但し、亡くなった方に他に財産がある場合は、相続放棄を選択することが難しくなります。
相続放棄はなくなった方の全ての財産を放棄する制度ですので、不要な土地だけを放棄することができないからです。
(3) 国庫への帰属
令和5年4月27日施行の「相続等によって取得した土地所有権の国庫への帰属制度」の活用を検討します。
この制度は、相続により取得した土地について、法務大臣に申請することによって国に引き取ってもらう制度です。制度の利用にあたっては、引き取ってもらえる土地の条件に適合することや引取り費用を支払うことが必要となります。
引き取ってもらえる土地の条件として、建物が存在しないこと、土地の境界が明確となっていること、崖などになっていないこと、処分に費用のかかる埋設物などがないこと 等色々な条件が定められています。
また、引き取り費用 ( 土地の管理費用 ) として、原則、1筆20万円が必要になります。土地の状況によっては、別に定められた基準によって金額が変更されます。
令和6年3月31日現在の国庫帰属制度の運用状況が法務省から公表されています。それによると、制度が開始された令和5年4月27日から令和6年3月31日までの申請件数は全国で1,905件となっています。
申請された土地の地目は、「田・畑」が721件、「宅地」698件、「山林」280件、「その他」206件となっています。
このうち申請が認められたのは、宅地107件、農耕地57件、森林6件、その他78件の計248件です。
申請したものの、却下や不承認になったものは、却下6件、不承認12件となっています。

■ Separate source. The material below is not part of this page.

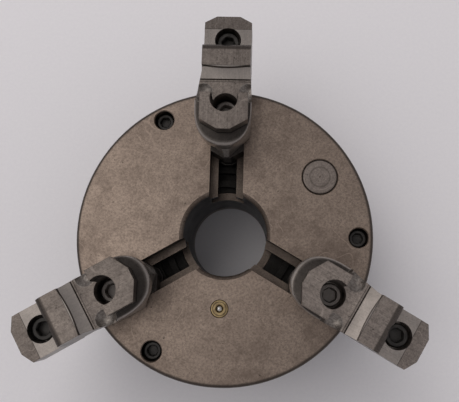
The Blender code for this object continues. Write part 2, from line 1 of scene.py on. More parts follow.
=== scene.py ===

主な理由は、却下が「現に通路の用に供されている土地に該当」「境界が明らかでない」、不承認が「国庫に帰属した後、国が管理費用以外の債務を負担する土地に該当」「国による追加の整備が必要な山林に該当」などがありました。
また、申請したものの途中で申請を取り下げたものが212件ありました。これは自治体や国の機関による土地の有効活用が決定した場合や隣地所有者から土地の引受の申出があった場合などです。
申請件数1,905件に対して申請が認められたものが248件で合格率は13%となっており厳しい結果となっています。山林については280件の申請に対して6件となっており合格率2%の狭き門となっています。
( まとめ )
相続登記の義務化が施行され「いらない土地」も相続することが法律上の義務となりました。相続した「いらない土地」を処分しようとしても現実には厳しい状況となっています。特に北海道の原野商法で取得した原野や山林は処分することが非常に難しくなっています。
運よく売却できたり寄付として引き取ってもらわない限り処分は難しいと思います。国庫帰属制度も原野や山林への適用は難しいのが現状です。
原野商法で取得した原野や山林は、固定資産税の評価が極めて低いかゼロとなっているものが多いと思います。固定資産税がかからない又は軽微であれば、相続登記をした上で保有していくことが当面の選択肢となります。
負の遺産ということで残念ですが有効な対応策は難しいのが現実のようです。